In so holding, we acknowledge that CWDA’s report reflects a disparity in excess of four percent in four of the twelve years at issue. Were this disparity shown to be consistent across similar safe investment vehicles, it could be constitutionally significant. In the absence of such data, however, it is not.
General Laws c. 79, § 37, provides that “[w]here the period for which prejudgment interest is owed is more than one year, . . . interest for each additional year shall be calculated on the principal amount due . . . .” (emphasis added). The emphasized language was added to the statute by St. 2004, c. 352, § 36. The prior versions of the statute did not specifically require simple interest only on the damages award. Historically, “[t]he general rule in equity and law is to allow simple interest by way of damages .... But this general rule is not always followed. Compound interest sometimes is allowed ... for the purpose of affording a just and equitable settlement.” Arnold v. Maxwell, 230 Mass. 441, 445 (1918), and cases cited. See Barnes v. Springfield, 268 Mass. 497, 511 (1929) (applying the general rule to eminent domain).
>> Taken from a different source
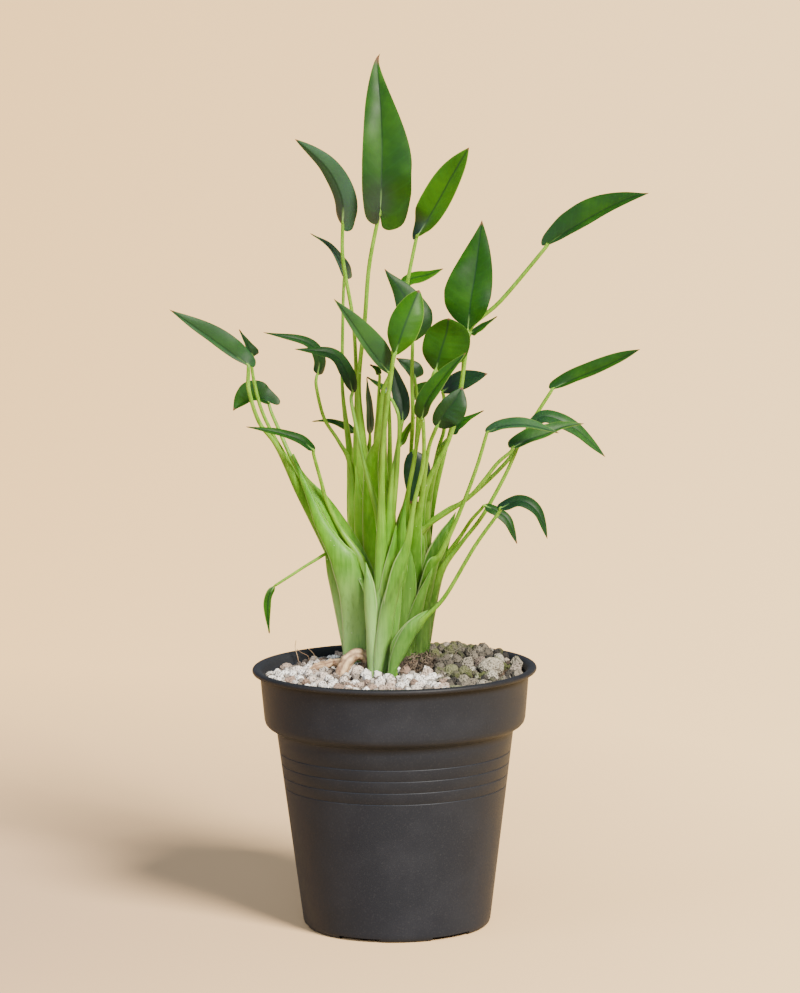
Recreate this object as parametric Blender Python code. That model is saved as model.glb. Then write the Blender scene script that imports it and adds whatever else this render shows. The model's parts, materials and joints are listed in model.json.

We stop short of holding that compound interest will be required in all cases or, concomitantly, that the statute as drafted is per se unconstitutional. Rather, the statute “sets a floor, not a ceiling,” on the interest rate to be paid. Verrochi v. Commonwealth, 394 Mass. 633, 639 (1985), and cases cited. We simply conclude that on the facts of this case the compounding of interest is required to meet the constitutional standard of just and reasonable compensation.
See United States v. Blankinship, 543 F.2d 1272, 1274 (9th Cir. 1976); United States v. 429.59 Acres of Land, 612 F.2d 459, 465 (9th Cir. 1980); Dynamics Corp. of America v. United States, 766 F.2d 518, 520 (Fed. Cir. 1985); United States v. Northern Pac. Ry. Co., 51 F. Supp. 749, 750 (E.D. Wash. 1943); United States v. 164.25 Acres of Land, 159 F. Supp. 728, 730 (D.N.H. 1957); Bowles v. United States, 31 Fed. Cl. 37, 40 (1994); Lea Co. v. North Carolina Bd. of Transp., 317 N.C. 254, 264 (1986); 520 E. 81st St. Assocs. v. State, 19 A.D.3d 24, 30-31 (N.Y. 2005).